>>>
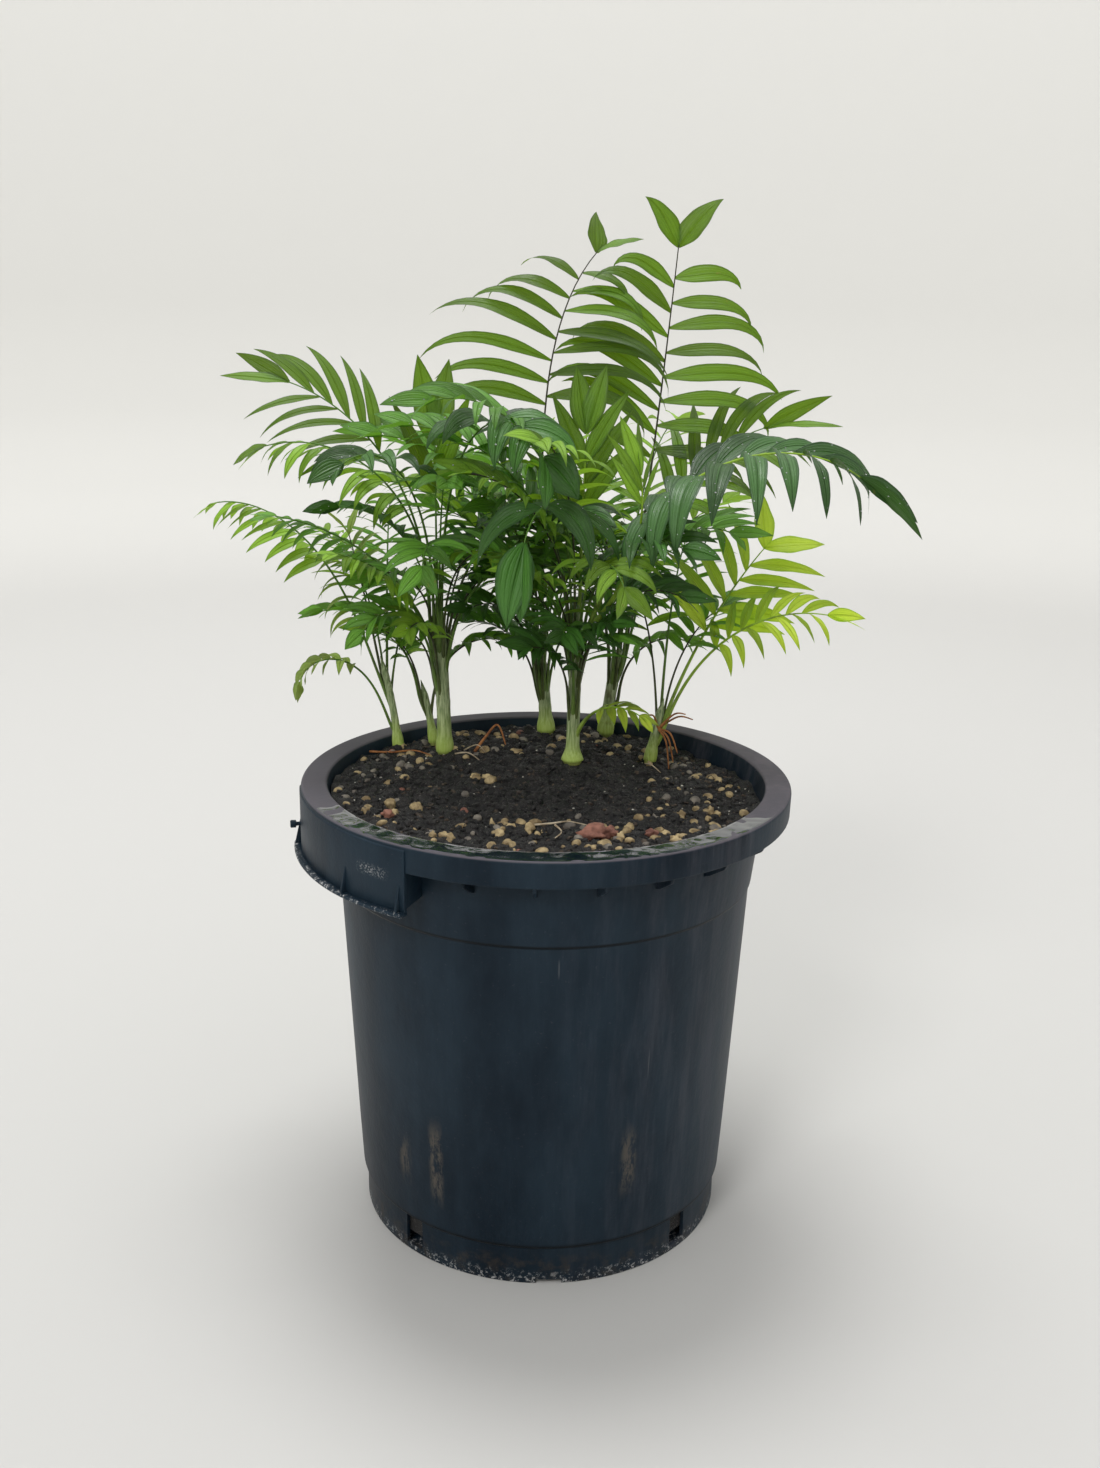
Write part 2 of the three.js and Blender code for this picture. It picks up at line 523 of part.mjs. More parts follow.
<<<
>>>
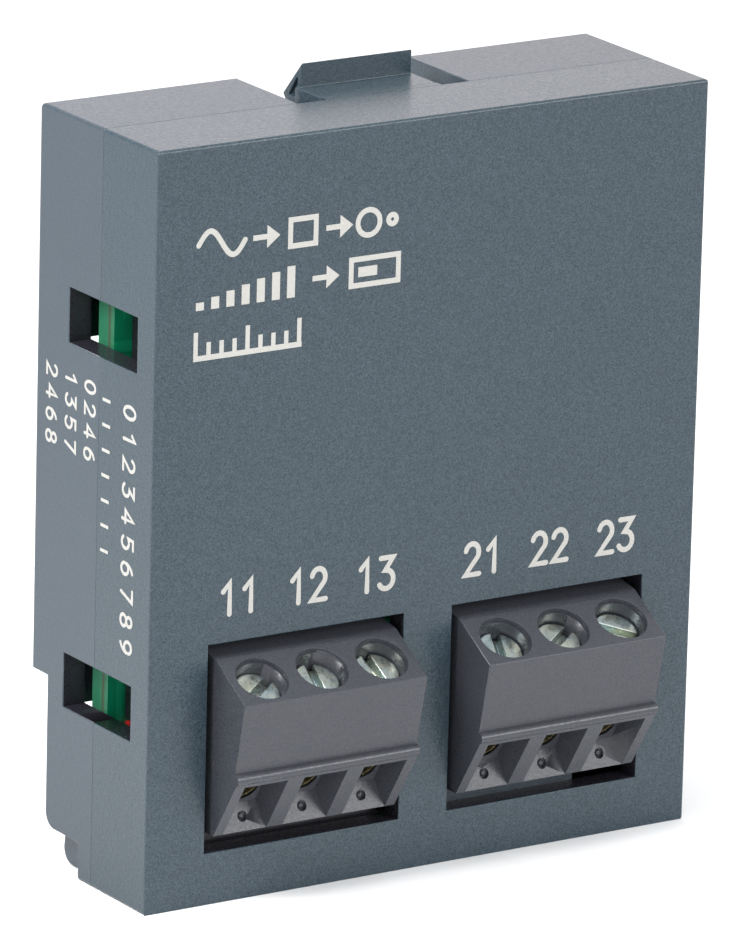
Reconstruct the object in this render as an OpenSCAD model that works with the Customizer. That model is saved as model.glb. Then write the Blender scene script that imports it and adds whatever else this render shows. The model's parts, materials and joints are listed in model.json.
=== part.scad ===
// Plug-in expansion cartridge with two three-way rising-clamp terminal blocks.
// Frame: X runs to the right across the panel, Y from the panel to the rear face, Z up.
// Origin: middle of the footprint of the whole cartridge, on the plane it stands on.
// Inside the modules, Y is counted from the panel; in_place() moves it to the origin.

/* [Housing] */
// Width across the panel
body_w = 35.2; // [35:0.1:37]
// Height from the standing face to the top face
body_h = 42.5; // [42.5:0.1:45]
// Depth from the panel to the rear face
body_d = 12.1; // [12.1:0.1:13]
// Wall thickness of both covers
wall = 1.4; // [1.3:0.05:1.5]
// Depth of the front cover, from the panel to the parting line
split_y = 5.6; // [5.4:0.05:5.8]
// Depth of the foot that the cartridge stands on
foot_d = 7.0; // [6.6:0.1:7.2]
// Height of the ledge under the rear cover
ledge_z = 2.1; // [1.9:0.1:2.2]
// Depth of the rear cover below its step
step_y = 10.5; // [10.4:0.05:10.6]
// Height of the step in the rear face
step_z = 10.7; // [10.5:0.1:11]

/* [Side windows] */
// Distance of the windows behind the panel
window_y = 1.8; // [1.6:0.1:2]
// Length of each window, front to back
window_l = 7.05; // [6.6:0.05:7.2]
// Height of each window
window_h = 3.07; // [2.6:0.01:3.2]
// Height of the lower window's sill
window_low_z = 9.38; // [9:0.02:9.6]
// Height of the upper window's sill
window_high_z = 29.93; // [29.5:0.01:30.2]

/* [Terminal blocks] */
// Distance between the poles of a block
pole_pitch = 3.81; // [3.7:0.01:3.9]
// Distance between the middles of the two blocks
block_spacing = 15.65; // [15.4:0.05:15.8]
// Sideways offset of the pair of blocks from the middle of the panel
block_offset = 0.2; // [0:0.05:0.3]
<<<
Reproduce exactly the lines from the line with "Reconstruct the object" to the line with "window_high_z = 29.93; // [29.5:0.01:30.2]", both end lines included.

The output:
Reconstruct the object in this render as an OpenSCAD model that works with the Customizer. That model is saved as model.glb. Then write the Blender scene script that imports it and adds whatever else this render shows. The model's parts, materials and joints are listed in model.json.
=== part.scad ===
// Plug-in expansion cartridge with two three-way rising-clamp terminal blocks.
// Frame: X runs to the right across the panel, Y from the panel to the rear face, Z up.
// Origin: middle of the footprint of the whole cartridge, on the plane it stands on.
// Inside the modules, Y is counted from the panel; in_place() moves it to the origin.

/* [Housing] */
// Width across the panel
body_w = 35.2; // [35:0.1:37]
// Height from the standing face to the top face
body_h = 42.5; // [42.5:0.1:45]
// Depth from the panel to the rear face
body_d = 12.1; // [12.1:0.1:13]
// Wall thickness of both covers
wall = 1.4; // [1.3:0.05:1.5]
// Depth of the front cover, from the panel to the parting line
split_y = 5.6; // [5.4:0.05:5.8]
// Depth of the foot that the cartridge stands on
foot_d = 7.0; // [6.6:0.1:7.2]
// Height of the ledge under the rear cover
ledge_z = 2.1; // [1.9:0.1:2.2]
// Depth of the rear cover below its step
step_y = 10.5; // [10.4:0.05:10.6]
// Height of the step in the rear face
step_z = 10.7; // [10.5:0.1:11]

/* [Side windows] */
// Distance of the windows behind the panel
window_y = 1.8; // [1.6:0.1:2]
// Length of each window, front to back
window_l = 7.05; // [6.6:0.05:7.2]
// Height of each window
window_h = 3.07; // [2.6:0.01:3.2]
// Height of the lower window's sill
window_low_z = 9.38; // [9:0.02:9.6]
// Height of the upper window's sill
window_high_z = 29.93; // [29.5:0.01:30.2]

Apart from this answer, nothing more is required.